Für die betroffenen Angehörigen bedeutet das Verschwindenlassen mehr als nur den Verlust eines Menschen. Es hinterlässt eine Wunde, die nicht heilen kann, solange das Schicksal der Verschwundenen unbekannt bleibt. Ohne Gewissheit über Tod oder Überleben, über Umstände, Ort oder mögliche Beisetzung bleiben Trauer und Verarbeitung blockiert. Der Alltag wird zum Schwebezustand; emotional, sozial und juristisch. Dieser Zustand kann über Jahre und Jahrzehnte andauern.

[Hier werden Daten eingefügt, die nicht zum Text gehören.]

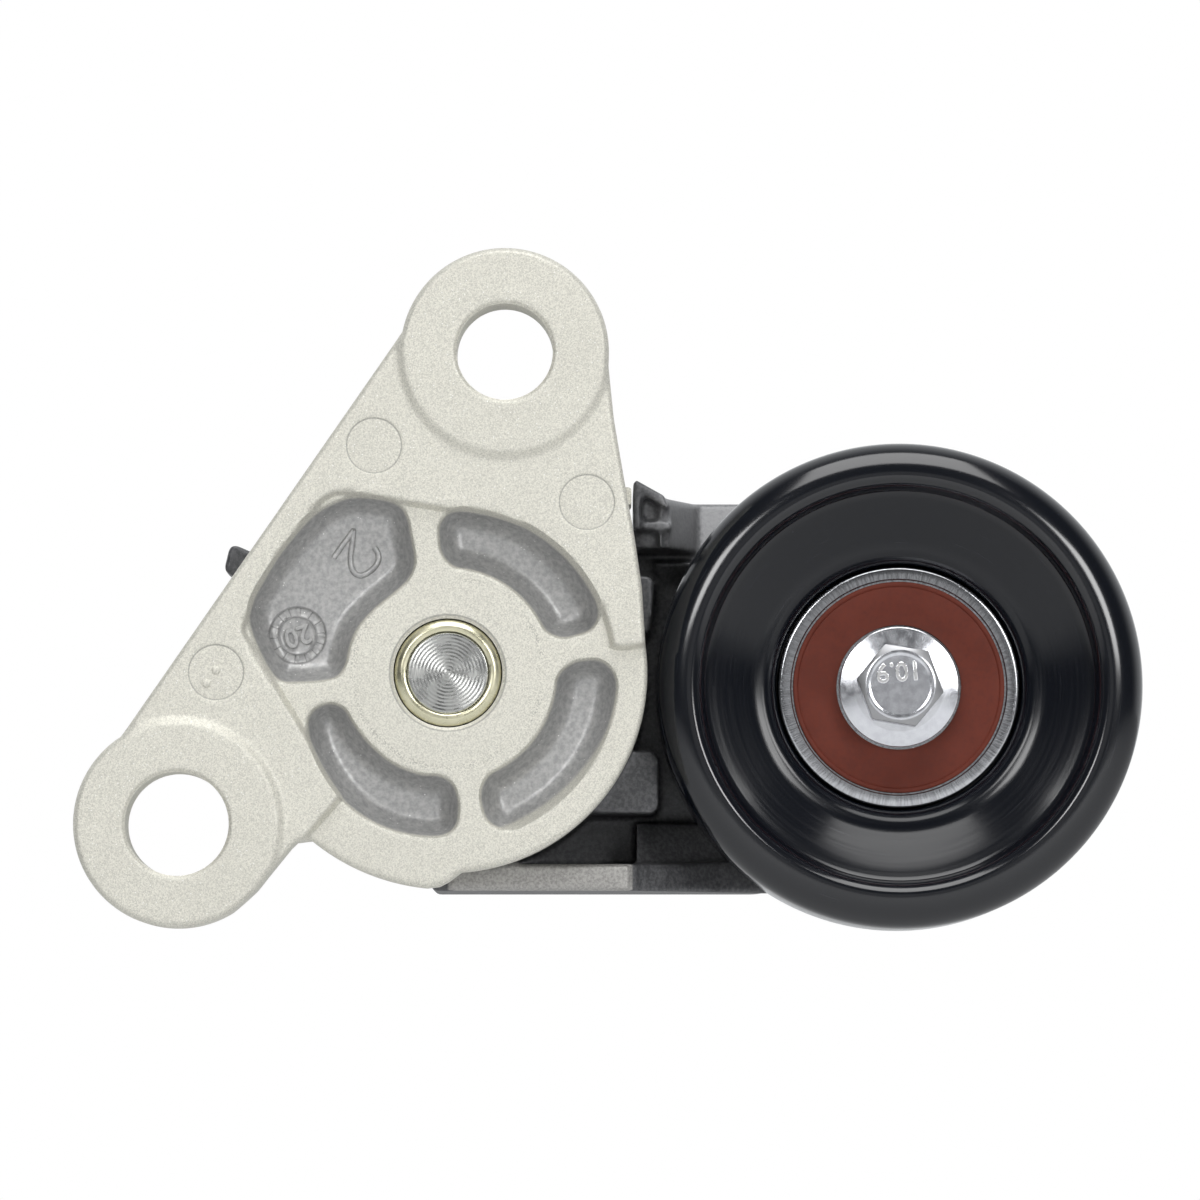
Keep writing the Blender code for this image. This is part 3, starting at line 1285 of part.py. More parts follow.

In solchen Kontexten kommt dem Recht auf Wahrheit eine fundamentale Bedeutung zu. Es beschreibt das Recht von Angehörigen, aber auch von Gesellschaften, die Wahrheit über schwere Menschenrechtsverletzungen zu erfahren, insbesondere über das Schicksal verschwundener Personen.[21] Das Recht wurde zunächst implizit in internationalen Menschenrechtsnormen anerkannt, aber im Verlauf der 2000er-Jahre zunehmend explizit kodifiziert. 2005 bekräftigte der UN-Menschenrechtsrat in seiner Resolution 2005/66 das „Recht auf Wahrheit“ als eigenständiges Menschenrecht.[22]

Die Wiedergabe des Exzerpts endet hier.